Production practices, such as the amount of nitrogen, rainfall or irrigation, can also affect fruit quality. Drought and heat can greatly reduce raspberry fruit size, while irrigation within 8 hours of picking can soften blackberries; water droplets standing on the surface of blackberries can cause a reddening effect. Food safety issues need to be considered both with choice of fertilizer and with irrigation source in order to reduce food contamination risks. Above all, avoid putting soft, decayed or injured berries into the packs. These fruit will accelerate decay of the whole pack.

As mentioned earlier, fruit are harvested into their final container in the field. Essentially there are only two handling steps: the initial harvest and final consumer use. Fruit are usually taken to an in-field grading shed mounted on a trailer so injured or overripe fruit can be removed. The packs are then placed directly into a refrigerated truck and taken to a distribution/collection point, cooled with forced air and held in cold rooms until loaded for shipment to the buyer’s designated point. Selection of container should center on the type of cooling and effectiveness of the package in allowing air flow. Other factors such as ability of the packs to be stacked, the smoothness of the holes (to avoid fruit injury) and size should be considered when choosing containers. The market sometimes dictates what container size will be harvested for that period, but initial choice of materials and style should be made carefully.

Cooling can be done by room cooling if pallets of fruit are stacked with aisles between them and the size of the room is adequate for the room to get efficient cooling. Generally, cooling of large amounts of fruit is not efficient unless cool air is forced into and around pallets. This can be done using a tarp and box fan or by building a cold wall at one end of the cooler that has outlets to line up fruit. Cooling is especially critical for raspberries, which can mold in as little as a day if held at 68 degrees F. For each hour in delayed cooling, a day of shelf life is lost. Caneberries can tolerate elevated carbon dioxide (10 to 20 percent) and slightly reduced oxygen levels (10 to 15 percent), but some raspberries can have altered flavor after modified atmosphere (MA) storage. Generally, MA in caneberry is done just before shipment because the fruit must be delivered to consumers within five to 10 days of harvest.

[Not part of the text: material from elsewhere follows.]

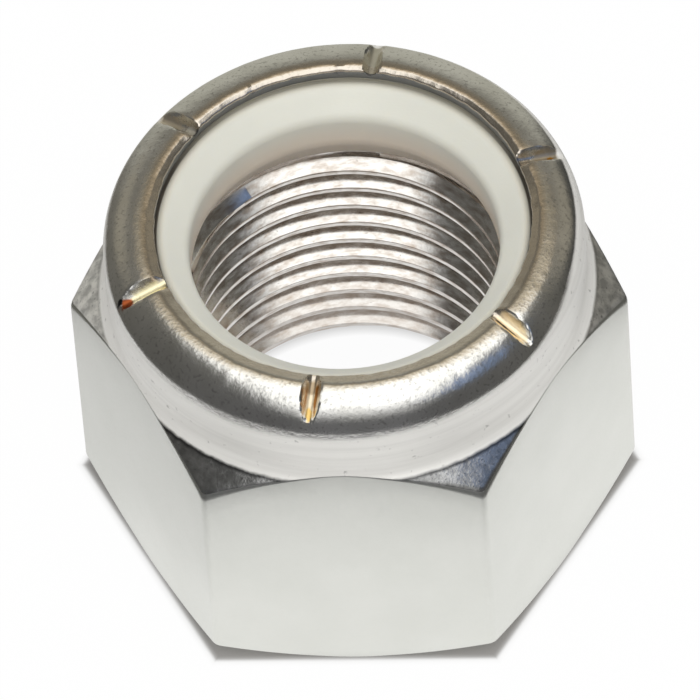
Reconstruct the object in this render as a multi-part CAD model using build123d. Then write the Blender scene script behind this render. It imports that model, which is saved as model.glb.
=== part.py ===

Consider the following questions before planting blackberries:

  • What is your market: local or national?
  • What varieties will suit your market (large, softer, good flavor, size, firmness)?
  • What type of packaging and size of package will you need?
  • What type of system will you use for harvest?
  • What type of cooling facility will you have?
  • Will you be using modified atmosphere during storage and shipment?
  • What are your food safety hazard points from production through shipment and sales?

Major issues that make caneberries different in handling:

  • No protective cuticle.
  • High respiration rate.
  • High rate of weight loss.
  • Have to be picked near full ripeness.
  • High rate of softening.
  • Susceptible to gray mold (Botrytis cinerea).
  • Blackberries can turn red.
  • Raspberries can turn purple.
  • Maximum shelf life is short (two days to two weeks).